* Task prompt
Exactly the lines from the one containing "The build123d and" through the one containing "camera, the white" must be returned; include both ends and nothing else.

* Information shown
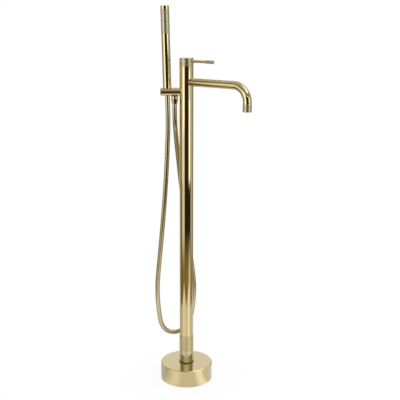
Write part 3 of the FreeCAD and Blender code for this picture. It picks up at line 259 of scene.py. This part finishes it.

==

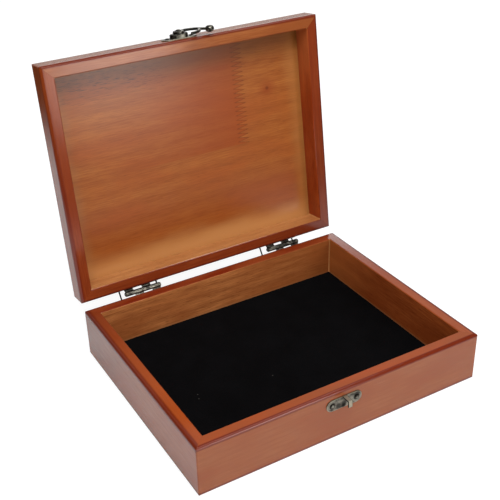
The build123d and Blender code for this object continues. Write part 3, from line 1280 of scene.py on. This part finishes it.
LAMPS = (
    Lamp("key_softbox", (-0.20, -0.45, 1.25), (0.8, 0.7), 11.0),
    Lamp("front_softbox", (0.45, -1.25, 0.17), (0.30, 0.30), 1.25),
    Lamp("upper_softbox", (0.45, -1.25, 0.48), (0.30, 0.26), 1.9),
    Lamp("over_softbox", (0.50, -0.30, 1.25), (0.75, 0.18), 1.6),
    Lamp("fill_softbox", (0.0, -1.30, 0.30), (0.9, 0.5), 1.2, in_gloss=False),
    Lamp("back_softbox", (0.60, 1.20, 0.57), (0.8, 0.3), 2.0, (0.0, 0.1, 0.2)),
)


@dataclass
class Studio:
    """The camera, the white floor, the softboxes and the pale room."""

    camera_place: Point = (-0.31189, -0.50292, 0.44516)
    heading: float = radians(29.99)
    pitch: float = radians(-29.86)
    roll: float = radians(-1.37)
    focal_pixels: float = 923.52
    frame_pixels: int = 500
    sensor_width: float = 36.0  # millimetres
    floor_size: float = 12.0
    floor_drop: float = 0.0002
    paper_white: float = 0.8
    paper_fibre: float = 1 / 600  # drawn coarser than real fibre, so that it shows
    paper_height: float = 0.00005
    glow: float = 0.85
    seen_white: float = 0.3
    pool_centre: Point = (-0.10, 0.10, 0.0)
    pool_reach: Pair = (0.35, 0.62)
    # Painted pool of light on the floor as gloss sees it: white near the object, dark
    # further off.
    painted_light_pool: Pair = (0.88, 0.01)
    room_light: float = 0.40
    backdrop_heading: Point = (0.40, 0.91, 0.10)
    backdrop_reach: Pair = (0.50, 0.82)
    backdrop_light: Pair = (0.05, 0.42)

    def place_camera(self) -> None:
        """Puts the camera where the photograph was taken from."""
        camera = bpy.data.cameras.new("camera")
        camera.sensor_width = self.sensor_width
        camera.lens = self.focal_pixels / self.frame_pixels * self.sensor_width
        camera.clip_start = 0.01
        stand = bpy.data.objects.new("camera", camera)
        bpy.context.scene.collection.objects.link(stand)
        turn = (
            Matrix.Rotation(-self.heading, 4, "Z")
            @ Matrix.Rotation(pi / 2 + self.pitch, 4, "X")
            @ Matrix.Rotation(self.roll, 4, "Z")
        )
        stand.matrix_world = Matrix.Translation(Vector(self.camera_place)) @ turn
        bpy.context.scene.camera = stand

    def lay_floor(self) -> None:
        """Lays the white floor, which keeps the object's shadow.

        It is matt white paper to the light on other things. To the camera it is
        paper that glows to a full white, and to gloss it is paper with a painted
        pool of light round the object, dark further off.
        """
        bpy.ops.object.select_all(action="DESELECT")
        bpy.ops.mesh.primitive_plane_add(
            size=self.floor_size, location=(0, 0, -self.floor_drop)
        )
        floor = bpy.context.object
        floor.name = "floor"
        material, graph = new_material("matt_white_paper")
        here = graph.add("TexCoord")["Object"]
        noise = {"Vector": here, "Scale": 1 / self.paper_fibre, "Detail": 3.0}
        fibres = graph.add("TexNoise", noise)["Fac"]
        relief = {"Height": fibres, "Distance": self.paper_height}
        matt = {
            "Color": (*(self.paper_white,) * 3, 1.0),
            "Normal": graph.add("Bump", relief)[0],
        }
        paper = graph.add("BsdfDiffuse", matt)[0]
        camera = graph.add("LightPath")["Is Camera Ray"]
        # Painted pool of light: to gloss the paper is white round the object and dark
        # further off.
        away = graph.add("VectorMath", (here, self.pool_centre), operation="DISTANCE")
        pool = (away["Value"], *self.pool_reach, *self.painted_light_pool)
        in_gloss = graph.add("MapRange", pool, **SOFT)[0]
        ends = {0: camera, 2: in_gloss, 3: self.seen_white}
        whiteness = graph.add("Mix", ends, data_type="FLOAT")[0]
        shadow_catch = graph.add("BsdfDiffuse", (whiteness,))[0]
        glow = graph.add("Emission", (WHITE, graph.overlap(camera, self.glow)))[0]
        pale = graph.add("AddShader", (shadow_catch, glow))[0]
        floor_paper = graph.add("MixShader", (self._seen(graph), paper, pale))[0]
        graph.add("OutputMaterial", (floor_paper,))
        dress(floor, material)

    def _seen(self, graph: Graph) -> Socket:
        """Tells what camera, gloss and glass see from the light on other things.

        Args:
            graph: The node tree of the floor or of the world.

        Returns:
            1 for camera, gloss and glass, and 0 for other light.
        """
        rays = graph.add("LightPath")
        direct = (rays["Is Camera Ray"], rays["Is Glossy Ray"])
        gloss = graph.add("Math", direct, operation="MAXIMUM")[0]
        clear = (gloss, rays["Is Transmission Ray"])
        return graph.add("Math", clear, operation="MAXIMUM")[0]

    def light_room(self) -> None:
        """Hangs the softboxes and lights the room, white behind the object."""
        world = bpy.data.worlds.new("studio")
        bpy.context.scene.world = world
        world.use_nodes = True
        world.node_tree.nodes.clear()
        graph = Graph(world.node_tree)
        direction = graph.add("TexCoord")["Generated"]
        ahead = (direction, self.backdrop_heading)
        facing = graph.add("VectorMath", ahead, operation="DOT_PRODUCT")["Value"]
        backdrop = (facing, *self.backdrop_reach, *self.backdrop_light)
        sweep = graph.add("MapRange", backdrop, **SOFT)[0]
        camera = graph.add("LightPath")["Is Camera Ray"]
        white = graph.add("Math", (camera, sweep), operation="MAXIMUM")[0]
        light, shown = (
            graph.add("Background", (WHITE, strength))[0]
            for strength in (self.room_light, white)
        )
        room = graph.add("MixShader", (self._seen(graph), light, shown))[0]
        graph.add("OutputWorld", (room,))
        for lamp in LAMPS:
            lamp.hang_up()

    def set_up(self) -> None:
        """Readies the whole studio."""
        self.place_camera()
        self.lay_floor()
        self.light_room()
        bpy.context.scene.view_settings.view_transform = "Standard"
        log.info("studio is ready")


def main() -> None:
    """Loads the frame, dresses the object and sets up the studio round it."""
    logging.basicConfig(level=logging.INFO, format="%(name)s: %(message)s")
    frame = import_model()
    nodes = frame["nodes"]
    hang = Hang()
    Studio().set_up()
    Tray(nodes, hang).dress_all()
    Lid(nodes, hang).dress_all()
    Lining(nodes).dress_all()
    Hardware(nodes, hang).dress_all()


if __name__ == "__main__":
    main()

* Reply
The build123d and Blender code for this object continues. Write part 3, from line 1280 of scene.py on. This part finishes it.
LAMPS = (
    Lamp("key_softbox", (-0.20, -0.45, 1.25), (0.8, 0.7), 11.0),
    Lamp("front_softbox", (0.45, -1.25, 0.17), (0.30, 0.30), 1.25),
    Lamp("upper_softbox", (0.45, -1.25, 0.48), (0.30, 0.26), 1.9),
    Lamp("over_softbox", (0.50, -0.30, 1.25), (0.75, 0.18), 1.6),
    Lamp("fill_softbox", (0.0, -1.30, 0.30), (0.9, 0.5), 1.2, in_gloss=False),
    Lamp("back_softbox", (0.60, 1.20, 0.57), (0.8, 0.3), 2.0, (0.0, 0.1, 0.2)),
)


@dataclass
class Studio:
    """The camera, the white floor, the softboxes and the pale room."""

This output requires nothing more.